Moving up from a marathon
Marathons are big events, with a big dose of pressure. The distance is iconic, and they really capture peoples’ imaginations.
By contrast, a single-day ultra-marathon – particularly those without cut-off times, and including walkers as well as runners – can often feel much less stressful, despite the added distance. Even better: most ultras are run on trails, so you’re less likely to be pounding the pavements and more likely to be breathing in nature. Checkpoints are there at regular intervals with proper food, and crews are usually wonderfully encouraging. What ultras might lack in film crews and helicopters, they can more than make up for in atmosphere. (Note: trail running comes with unique challenges. This year’s Pilgrim’s saw mud, ice and snow – all in one weekend).
Build your knowledge before you put your running shoes on. Ask family, friends and the wonderful online ultra community for useful titbits of information. You need to be mentally prepared and able to visualise your own success.
Define your goal
Marathon running probably gave you a strong training schedule to reach your goal of crossing the finishing line. Keep that going for ultras – a lot of it is mind over matter. Set yourself a challenging but achievable target – a health goal like weight, BMI or blood pressure, or a distance, time or specific event goal – anything that captures your imagination and inspires you to get going.
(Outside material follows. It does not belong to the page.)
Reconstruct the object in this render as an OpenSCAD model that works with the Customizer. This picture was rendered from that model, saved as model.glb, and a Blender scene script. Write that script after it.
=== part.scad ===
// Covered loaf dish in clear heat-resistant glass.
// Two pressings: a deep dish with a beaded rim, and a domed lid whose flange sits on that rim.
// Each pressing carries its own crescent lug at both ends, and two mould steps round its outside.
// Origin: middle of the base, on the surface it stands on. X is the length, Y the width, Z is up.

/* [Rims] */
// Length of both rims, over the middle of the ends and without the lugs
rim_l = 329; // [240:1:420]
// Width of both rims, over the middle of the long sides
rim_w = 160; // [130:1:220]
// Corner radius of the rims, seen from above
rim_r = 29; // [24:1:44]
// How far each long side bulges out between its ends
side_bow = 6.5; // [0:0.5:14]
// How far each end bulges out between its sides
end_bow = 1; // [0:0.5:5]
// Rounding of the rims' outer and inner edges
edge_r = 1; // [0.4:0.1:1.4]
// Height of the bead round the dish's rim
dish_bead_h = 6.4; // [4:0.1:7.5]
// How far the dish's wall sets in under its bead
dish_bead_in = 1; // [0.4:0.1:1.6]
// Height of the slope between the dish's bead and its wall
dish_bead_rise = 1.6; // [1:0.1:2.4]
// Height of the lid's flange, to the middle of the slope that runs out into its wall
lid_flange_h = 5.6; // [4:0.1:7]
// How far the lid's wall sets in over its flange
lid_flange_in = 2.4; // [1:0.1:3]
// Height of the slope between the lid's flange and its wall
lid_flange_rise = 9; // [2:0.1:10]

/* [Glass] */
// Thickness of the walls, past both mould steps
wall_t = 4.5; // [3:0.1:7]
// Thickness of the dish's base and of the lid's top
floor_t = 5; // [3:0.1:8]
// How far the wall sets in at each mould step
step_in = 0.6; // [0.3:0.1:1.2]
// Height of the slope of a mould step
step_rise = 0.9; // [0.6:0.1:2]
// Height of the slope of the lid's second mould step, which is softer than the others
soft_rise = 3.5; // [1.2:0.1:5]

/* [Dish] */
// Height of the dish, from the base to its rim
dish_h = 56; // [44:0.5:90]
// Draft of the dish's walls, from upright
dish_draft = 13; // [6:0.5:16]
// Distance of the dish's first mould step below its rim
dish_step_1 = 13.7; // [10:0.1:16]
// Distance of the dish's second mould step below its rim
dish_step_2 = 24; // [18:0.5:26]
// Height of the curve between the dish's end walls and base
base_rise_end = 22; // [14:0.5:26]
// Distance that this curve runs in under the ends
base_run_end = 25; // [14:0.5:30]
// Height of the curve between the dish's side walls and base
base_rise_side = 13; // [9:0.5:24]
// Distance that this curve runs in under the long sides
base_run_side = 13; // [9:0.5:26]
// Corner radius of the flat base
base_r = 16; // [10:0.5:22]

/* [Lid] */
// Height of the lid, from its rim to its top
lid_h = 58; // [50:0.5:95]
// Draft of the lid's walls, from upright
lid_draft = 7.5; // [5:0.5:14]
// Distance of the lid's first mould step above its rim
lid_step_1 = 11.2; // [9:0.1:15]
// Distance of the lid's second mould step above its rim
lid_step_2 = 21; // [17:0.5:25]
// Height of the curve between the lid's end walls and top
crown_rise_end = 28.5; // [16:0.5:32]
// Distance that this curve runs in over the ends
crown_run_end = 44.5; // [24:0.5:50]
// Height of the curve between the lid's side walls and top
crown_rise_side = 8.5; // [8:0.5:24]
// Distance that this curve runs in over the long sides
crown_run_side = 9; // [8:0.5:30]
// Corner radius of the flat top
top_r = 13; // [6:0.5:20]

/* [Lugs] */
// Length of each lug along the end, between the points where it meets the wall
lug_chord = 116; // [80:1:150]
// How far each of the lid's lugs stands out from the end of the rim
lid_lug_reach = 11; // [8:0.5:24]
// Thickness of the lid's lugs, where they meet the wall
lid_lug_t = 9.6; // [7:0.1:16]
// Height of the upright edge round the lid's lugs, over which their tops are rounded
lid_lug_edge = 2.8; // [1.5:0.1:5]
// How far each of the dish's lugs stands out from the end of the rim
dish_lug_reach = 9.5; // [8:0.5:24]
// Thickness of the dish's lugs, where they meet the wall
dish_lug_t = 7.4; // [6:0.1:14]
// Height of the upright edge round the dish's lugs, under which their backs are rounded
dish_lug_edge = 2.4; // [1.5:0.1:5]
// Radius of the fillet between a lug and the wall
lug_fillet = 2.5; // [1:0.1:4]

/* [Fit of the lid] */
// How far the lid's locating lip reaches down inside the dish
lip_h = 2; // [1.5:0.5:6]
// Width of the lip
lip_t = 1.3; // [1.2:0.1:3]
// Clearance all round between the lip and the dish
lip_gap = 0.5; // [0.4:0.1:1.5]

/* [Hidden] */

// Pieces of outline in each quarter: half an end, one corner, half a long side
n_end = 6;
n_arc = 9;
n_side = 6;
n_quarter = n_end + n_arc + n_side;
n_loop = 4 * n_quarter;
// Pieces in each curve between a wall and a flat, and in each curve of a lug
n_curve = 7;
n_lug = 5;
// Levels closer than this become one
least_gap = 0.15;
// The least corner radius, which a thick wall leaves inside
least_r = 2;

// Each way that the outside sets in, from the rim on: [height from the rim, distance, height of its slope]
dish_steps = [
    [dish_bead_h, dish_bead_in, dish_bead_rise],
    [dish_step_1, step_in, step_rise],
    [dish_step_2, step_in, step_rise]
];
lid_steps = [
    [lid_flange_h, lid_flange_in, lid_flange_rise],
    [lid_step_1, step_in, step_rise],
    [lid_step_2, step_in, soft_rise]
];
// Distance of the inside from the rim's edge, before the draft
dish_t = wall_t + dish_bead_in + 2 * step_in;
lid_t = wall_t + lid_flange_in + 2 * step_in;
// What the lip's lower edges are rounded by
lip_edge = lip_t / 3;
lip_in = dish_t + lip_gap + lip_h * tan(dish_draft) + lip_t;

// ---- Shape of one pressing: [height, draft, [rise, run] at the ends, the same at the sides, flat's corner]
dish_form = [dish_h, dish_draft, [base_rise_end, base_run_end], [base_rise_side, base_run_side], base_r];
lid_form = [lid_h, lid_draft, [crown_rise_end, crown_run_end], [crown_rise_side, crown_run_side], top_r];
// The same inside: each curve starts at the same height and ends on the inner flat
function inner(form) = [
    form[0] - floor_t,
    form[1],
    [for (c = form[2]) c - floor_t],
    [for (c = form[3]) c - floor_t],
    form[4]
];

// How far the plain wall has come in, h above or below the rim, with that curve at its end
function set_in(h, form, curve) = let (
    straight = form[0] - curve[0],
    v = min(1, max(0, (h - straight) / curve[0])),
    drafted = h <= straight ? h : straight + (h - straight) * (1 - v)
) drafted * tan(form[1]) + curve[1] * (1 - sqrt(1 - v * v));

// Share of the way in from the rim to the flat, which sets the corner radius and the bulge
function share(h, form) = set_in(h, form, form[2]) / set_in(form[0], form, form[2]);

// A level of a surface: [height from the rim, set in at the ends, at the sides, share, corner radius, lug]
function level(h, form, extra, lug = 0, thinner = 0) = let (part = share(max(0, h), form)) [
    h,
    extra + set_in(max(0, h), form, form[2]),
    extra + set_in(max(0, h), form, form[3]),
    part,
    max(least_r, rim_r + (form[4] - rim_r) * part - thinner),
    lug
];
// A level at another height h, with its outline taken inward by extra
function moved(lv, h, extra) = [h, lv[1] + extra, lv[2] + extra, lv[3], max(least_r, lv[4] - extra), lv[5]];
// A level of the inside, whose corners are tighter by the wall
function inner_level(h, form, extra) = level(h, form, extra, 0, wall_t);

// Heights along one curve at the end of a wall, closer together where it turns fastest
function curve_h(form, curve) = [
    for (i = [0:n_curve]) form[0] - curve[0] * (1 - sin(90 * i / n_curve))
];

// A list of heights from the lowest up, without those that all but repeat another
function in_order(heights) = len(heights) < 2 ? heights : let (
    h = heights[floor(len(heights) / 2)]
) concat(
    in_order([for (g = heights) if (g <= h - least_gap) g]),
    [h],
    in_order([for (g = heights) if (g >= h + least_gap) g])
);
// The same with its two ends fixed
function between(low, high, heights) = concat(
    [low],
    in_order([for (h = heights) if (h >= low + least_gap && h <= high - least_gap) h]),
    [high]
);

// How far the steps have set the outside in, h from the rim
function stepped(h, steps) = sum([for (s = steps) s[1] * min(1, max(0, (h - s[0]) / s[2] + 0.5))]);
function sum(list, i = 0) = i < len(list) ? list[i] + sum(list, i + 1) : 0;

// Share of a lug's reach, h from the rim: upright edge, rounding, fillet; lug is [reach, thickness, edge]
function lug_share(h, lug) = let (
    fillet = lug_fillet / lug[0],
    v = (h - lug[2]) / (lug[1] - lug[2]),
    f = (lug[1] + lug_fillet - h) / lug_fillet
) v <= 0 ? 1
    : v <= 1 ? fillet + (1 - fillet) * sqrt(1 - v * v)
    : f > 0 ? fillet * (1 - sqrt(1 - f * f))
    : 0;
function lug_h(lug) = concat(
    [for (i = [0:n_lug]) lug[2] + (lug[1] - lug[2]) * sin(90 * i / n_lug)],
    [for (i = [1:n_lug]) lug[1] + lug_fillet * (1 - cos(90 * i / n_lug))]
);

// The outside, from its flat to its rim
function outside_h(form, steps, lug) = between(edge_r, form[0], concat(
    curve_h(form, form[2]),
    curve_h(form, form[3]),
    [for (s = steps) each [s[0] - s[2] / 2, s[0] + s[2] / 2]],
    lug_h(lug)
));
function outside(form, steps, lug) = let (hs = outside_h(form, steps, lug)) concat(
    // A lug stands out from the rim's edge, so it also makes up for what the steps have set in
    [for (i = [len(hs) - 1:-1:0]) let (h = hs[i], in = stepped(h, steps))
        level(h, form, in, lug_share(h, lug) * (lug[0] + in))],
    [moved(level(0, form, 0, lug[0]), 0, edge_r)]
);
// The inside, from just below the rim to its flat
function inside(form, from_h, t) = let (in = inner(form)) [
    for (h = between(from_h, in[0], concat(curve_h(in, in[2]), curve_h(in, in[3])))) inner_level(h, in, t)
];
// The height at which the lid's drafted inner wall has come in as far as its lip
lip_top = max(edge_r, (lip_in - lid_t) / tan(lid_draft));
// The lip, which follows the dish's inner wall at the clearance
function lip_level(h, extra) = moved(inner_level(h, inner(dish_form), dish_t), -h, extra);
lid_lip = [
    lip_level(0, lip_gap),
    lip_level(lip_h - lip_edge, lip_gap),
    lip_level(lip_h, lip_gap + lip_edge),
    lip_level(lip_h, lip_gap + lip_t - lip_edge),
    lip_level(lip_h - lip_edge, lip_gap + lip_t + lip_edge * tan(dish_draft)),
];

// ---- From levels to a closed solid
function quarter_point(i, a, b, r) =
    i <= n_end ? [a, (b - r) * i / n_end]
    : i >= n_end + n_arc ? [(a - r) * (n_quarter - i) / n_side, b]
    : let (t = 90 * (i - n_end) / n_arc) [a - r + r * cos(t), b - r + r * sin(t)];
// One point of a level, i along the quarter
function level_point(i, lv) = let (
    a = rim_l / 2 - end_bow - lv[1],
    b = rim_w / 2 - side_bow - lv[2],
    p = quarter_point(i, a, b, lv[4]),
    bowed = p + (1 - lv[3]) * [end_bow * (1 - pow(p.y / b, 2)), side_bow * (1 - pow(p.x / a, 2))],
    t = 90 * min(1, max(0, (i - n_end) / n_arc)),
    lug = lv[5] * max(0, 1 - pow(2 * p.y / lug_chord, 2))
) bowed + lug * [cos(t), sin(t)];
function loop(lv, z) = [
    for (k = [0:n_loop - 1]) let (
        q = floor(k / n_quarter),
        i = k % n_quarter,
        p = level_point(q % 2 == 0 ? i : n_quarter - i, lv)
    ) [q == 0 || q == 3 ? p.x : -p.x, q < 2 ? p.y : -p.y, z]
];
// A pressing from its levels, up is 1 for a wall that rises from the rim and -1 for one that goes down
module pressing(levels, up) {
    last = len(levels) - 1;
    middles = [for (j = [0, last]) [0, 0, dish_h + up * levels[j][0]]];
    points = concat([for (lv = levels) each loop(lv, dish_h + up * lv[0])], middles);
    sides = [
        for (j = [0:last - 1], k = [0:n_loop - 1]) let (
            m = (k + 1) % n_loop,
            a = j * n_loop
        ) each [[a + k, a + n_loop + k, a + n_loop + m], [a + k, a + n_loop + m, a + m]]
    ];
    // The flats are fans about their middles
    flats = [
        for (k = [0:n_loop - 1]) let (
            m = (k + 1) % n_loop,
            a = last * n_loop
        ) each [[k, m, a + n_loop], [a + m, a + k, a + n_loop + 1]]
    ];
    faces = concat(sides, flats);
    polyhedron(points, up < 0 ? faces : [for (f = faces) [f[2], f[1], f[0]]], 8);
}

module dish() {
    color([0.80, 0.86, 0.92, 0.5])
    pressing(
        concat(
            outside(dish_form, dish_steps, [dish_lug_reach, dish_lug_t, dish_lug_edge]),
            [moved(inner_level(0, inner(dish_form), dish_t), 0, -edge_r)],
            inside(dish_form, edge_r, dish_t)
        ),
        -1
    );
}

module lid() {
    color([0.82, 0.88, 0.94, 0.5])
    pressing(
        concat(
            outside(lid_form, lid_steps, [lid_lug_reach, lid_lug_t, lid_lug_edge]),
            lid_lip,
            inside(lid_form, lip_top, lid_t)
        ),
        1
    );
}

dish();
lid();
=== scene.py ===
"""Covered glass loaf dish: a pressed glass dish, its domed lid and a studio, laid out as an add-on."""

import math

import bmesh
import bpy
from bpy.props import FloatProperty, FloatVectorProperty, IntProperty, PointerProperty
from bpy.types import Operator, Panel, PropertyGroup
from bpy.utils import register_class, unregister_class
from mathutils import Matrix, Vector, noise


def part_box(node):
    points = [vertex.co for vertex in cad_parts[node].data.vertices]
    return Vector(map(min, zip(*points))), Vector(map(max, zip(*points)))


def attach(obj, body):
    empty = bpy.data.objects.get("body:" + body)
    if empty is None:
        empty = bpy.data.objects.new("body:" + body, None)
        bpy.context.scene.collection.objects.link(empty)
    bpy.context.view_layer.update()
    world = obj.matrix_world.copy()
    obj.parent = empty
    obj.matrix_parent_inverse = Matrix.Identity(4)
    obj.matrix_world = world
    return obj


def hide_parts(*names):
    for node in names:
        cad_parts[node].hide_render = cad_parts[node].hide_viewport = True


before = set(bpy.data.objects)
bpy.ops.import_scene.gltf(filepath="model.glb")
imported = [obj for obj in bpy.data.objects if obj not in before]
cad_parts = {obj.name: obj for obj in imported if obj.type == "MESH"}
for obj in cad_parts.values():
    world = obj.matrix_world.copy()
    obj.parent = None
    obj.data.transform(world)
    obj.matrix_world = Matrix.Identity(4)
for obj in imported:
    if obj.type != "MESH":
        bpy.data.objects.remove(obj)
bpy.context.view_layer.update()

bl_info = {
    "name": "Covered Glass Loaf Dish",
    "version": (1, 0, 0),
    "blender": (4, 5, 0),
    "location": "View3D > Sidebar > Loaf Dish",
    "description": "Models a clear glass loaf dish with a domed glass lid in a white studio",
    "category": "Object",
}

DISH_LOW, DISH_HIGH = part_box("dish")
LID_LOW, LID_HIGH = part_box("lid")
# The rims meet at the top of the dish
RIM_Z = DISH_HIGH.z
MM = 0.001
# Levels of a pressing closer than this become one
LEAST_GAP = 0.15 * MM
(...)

Friends’ encouragement can be valuable, but you need to have your own goals clear in your mind. When the going gets tough, you’ll need to have deep reserves of desire and resilience – something only you can have.
Do some mine-sweeping
Work out what ‘mines’ might get in the way – any obstacles to your training regime. Training obviously takes time and commitment, and needs to fit around family, friends and work. Spend some time pinpointing what your priorities are and when and how your other commitments might impact on your training goals. If you know that in a particular week you will only have time for two short runs, try and run more the week before or the week after – or both! That means your training goals won’t fall behind, but you’re making allowances to focus on what you need to achieve elsewhere in your life.
Make it normal
Running shouldn’t just be a habit, it should be a normal part of your weekly routine, like anything else. Strive for consistency. Ideally you should be running three or four times a week, with one ‘long’ run.
The ‘long’ run is simply that. If you are running a couple of miles each time in the week, then aim for five at the weekend. As your mid-week runs grow in distance and quality, so should your long run.
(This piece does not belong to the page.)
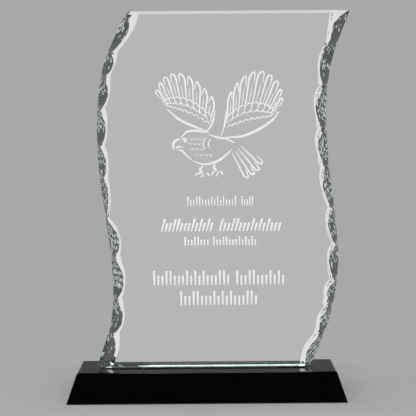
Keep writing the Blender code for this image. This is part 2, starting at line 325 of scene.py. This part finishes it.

I can remember the first time I ran 10 miles. It was a cold morning on new year’s day 2009. I was absolutely elated with my achievement!
Build in back-to-backs
Once you’ve nailed the regularity and built up distance, plan a back-to-back run. For instance, do your long run on a Saturday, then do another six or 10 miles the following day. Your body might complain for the first few miles, but once your muscles have loosened, you’ll only be building strength and endurance. As you become stronger, your back-to-backs can become stronger and more testing.
Don’t forget other exercise
It’s tempting to consider this building schedule of training runs enough exercise. But, for true endurance, strength and stamina, you’ll want to include weight training / cross-training.
If you’re just starting your ultra journey, I’d love to know how you’re getting on. I’m also an ultra-running coach with XNRG. Leave a comment below or email me on firstname.lastname@example.org for training tips, coaching or training schedules.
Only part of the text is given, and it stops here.